Wir haben mehrere sicherheitskritische Probleme identifiziert, die aktuelle Nutzer der Atomic Wallet einer Vielzahl von Angriffen aussetzen, die zu einem Totalverlust führen könnten. Konkret haben wir festgestellt, dass die Gelder der Nutzer aufgrund der aktuellen Verwendung und Implementierung von Kryptografie einem erhöhten Risiko ausgesetzt sind.

Disclosure of Security Vulnerabilities in Atomic Wallet, Audited by Least Authority

Was gilt es für Nutzer zu beachten?

Für bestehende Nutzer der Atomic Wallet heißt es zunächst Ruhe zu bewahren und keine übereiferte Entscheidungen zu treffen. Von Opfern hört man, dass der Diebstahl der eigenen Bestände erst kurzzeitig nach dem Öffnen der Software eintritt. Mit hoher Wahrscheinlichkeit wird also eine konkrete Schwachstelle oder gar bewusst implementierte Hintertür in der aktuellsten Version der Wallet ausgenutzt.
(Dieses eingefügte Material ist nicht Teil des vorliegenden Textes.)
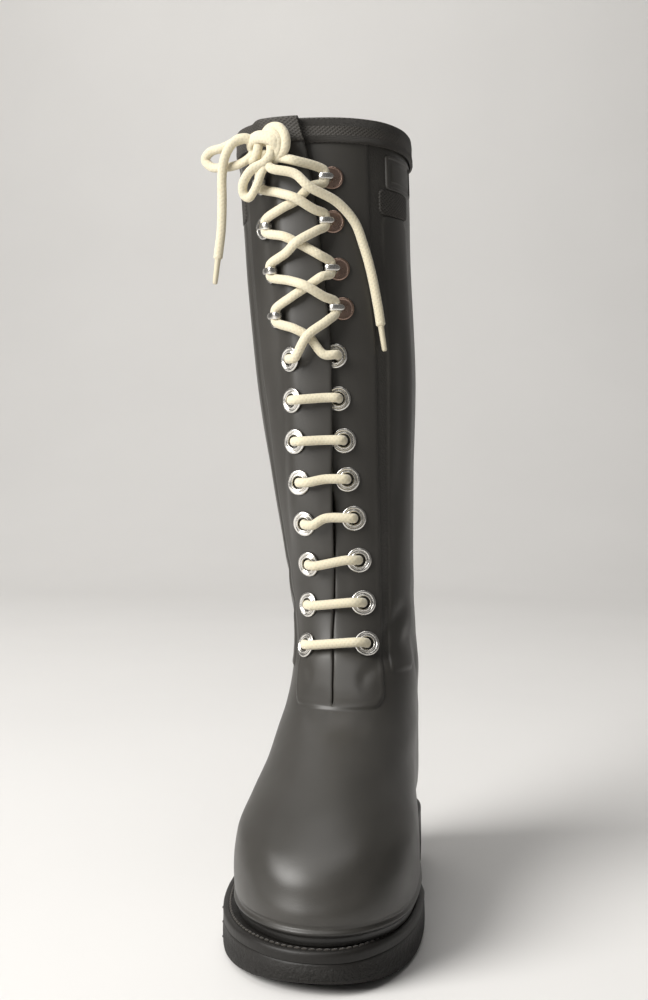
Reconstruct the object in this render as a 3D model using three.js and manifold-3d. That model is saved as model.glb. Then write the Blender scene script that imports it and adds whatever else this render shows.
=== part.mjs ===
// A tall laced rubber boot for the right foot, standing empty on its sole.
// Millimetres. The toe points to -Y, the inner side of the foot is +X, and up is +Z.
// The origin is the centre of the heel's flat face on the floor.
import * as THREE from 'three';
import { mergeVertices } from 'three/addons/utils/BufferGeometryUtils.js';
import Module from 'manifold-3d';

const wasm = await Module();
wasm.setup();

// Sole sizes
const SOLE_LENGTH = 272;
const SOLE_BALL_WIDTH = 105.5;
const SOLE_HEEL_WIDTH = 76;
const SOLE_WAIST_DEPTH = 5;
const HEEL_FLAT = 72;
const HEEL_MARGIN = 4;
const HEEL_HEIGHT = 37.5;
const FOREFOOT_HEIGHT = 22.5;
const TOE_SPRING = 6;
const ARCH_CLEARANCE = 13;
const SOLE_SIDE_BEVEL = 3;
const WELT_THICKNESS = 5.5;
const WELT_EDGE_RADIUS = 1.5;
const WELT_MARGIN = 7;
const TREAD_DEPTH = 4;
const TREAD_GROOVE = 5;
const TREAD_RIM = 9;
const INSOLE_THICKNESS = 4;
const INSOLE_MARGIN = 1.6;

// Upper sizes
const BOOT_HEIGHT = 448;
const INSTEP_RISE = 103;
const SHAFT_WIDTH = 102;
const SHAFT_DEPTH = 128;
const WALL = 2.3;
const PANEL_STEP = 1;
const STRIP_STEP = 0.8;
const STRIP_WIDTH = 26;
const RAND_HEIGHT = 7;
const RAND_STEP = 1.3;
const EDGE_STEP_WIDTH = 0.9;
const PANEL_BOTTOM_RISE = 93;
const PANEL_CORNER = 7;
const SLIT_GAP = 0.6;
const FLAP_OVERLAP = 17;
const FLAP_RAMP = 14;
const BINDING_HEIGHT = 15;
const BINDING_THICKNESS = 1;
const TONGUE_THICKNESS = 1.6;
const TONGUE_MARGIN = 8;
const CLEAR = 0.35;
const UPPER_SEAT = 0.45;
const SETTLE = 0.2;

// Hardware and lace sizes
const EYELET_RADIUS = 7.2;
const EYELET_HOLE = 3.7;
const EYELET_BARREL = 0.6;
const EYELET_HEIGHT = 0.8;
const LACING_FOOT_RISE = 19;
const LACING_TOP_DROP = 36.25;
const HOOK_RADIUS = 6.6;
const HOOK_DISC = 0.8;
const HOOK_WIDTH = 4.4;
const HOOK_SEAT = 3.9;
const LACE_DIAMETER = 4.8;
const AGLET_DIAMETER = 3.2;
const AGLET_LENGTH = 15;
const KNOT_WIDTH = 17;
const KNOT_HEIGHT = 15;
const KNOT_DEPTH = 11;
const BADGE_HEIGHT = 21;
const BADGE_THICKNESS = 1.2;
const PATCH_HEIGHT = 19;
const PATCH_THICKNESS = 1.4;

// Places that follow from the sizes
const BACK_Y = HEEL_FLAT / 2 + HEEL_MARGIN;
const UPPER_LENGTH = SOLE_LENGTH - 2 * WELT_MARGIN;
const UPPER_WIDTH = SOLE_BALL_WIDTH - 1.35 * WELT_MARGIN;
const UPPER_BACK_Y = BACK_Y - WELT_MARGIN;
const FEATHER = FOREFOOT_HEIGHT + CLEAR;
const ANKLE_Z = FEATHER + INSTEP_RISE;
const COLLAR_Z = BOOT_HEIGHT - BINDING_THICKNESS - CLEAR;
const SHAFT_RISE = COLLAR_Z - ANKLE_Z;
const PANEL_BOTTOM_Z = FEATHER + PANEL_BOTTOM_RISE;
const SLIT_BOTTOM_Z = PANEL_BOTTOM_Z + EDGE_STEP_WIDTH;
const RAND_TOP_Z = FEATHER + RAND_HEIGHT;
const LACE_RADIUS = LACE_DIAMETER / 2;
const HOOK_INSIDE = LACE_DIAMETER + 2 * CLEAR;
const LAP_LIFT = WALL + PANEL_STEP + EYELET_HEIGHT + 4.5 * CLEAR;
const COLLAR_LIFT = WALL + PANEL_STEP + 2 * BINDING_THICKNESS + 3 * CLEAR;
const LACE_SEAT = LACE_RADIUS + 2.4 * CLEAR;
const LACE_OVER = LACE_SEAT + 0.93 * LACE_DIAMETER;

// Sole outline: share of the length from the heel, share of the way from heel to ball width,
// and the waist's inset on the outer and inner side as shares of SOLE_WAIST_DEPTH
const OUTLINE_ROWS = [
  { along: 0, ball: 0, outer: 0, inner: 0 },
  { along: 0.166, ball: 0, outer: 0, inner: 0 },
  { along: 0.309, ball: 0.03, outer: -0.4, inner: 0.18 },
  { along: 0.4, ball: 0.16, outer: -0.9, inner: 0.94 },
  { along: 0.48, ball: 0.5, outer: -1.1, inner: 1 },
  { along: 0.56, ball: 0.84, outer: -0.5, inner: 0.5 },
  { along: 0.63, ball: 1, outer: 0, inner: 0 },
];
const OUTLINE_HEEL_SHARE = 0.166;
const OUTLINE_BALL_SHARE = 0.63;
const TOE_POWER_OUTER = 2.1;
const TOE_POWER_INNER = 2.25;
const BALL_OUTER_SHARE = 0.567;

// Sole profile: share of the length from the heel, rise of the top as a share of the drop from
// heel to forefoot, toe spring as a share of TOE_SPRING, arch as a share of ARCH_CLEARANCE
const PROFILE_ROWS = [
  { along: 0, rise: 1, spring: 0, arch: 0 },
  { along: 0.218, rise: 0.9, spring: 0, arch: 0 },
  { along: 0.28, rise: 0.83, spring: 0, arch: 0 },
  { along: 0.305, rise: 0.8, spring: 0, arch: 1 },
  { along: 0.367, rise: 0.68, spring: 0, arch: 0.97 },
  { along: 0.455, rise: 0.42, spring: 0, arch: 0.75 },
  { along: 0.53, rise: 0.21, spring: 0, arch: 0.38 },
  { along: 0.6, rise: 0.08, spring: 0, arch: 0.08 },
  { along: 0.64, rise: 0.03, spring: 0, arch: 0 },
  { along: 0.7, rise: -0.03, spring: 0, arch: 0 },
  { along: 0.78, rise: -0.09, spring: 0, arch: 0 },
  { along: 0.85, rise: -0.14, spring: 0.14, arch: 0 },
  { along: 0.93, rise: -0.25, spring: 0.5, arch: 0 },
  { along: 1, rise: -0.48, spring: 1, arch: 0 },
];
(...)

Die Atomic Wallet sollte also erstmal nicht mehr verwendet, und vor allem erst gar nicht geöffnet werden! Mithilfe einer anderen Soft- oder idealerweise Hardware-Wallet und den 12 Wiederherstellungswörtern kann die eigene Wallet stattdessen wiederhergestellt werden. Sämtliche Bestände sollten dann schnellstmöglich auf eine neue und unabhängige Wallet gesendet werden.

Für die langfristige Verwahrung von insbesondere höheren Beträgen empfiehlt Blocktrainer.de außerdem die Verwendung einer Hardware-Wallet.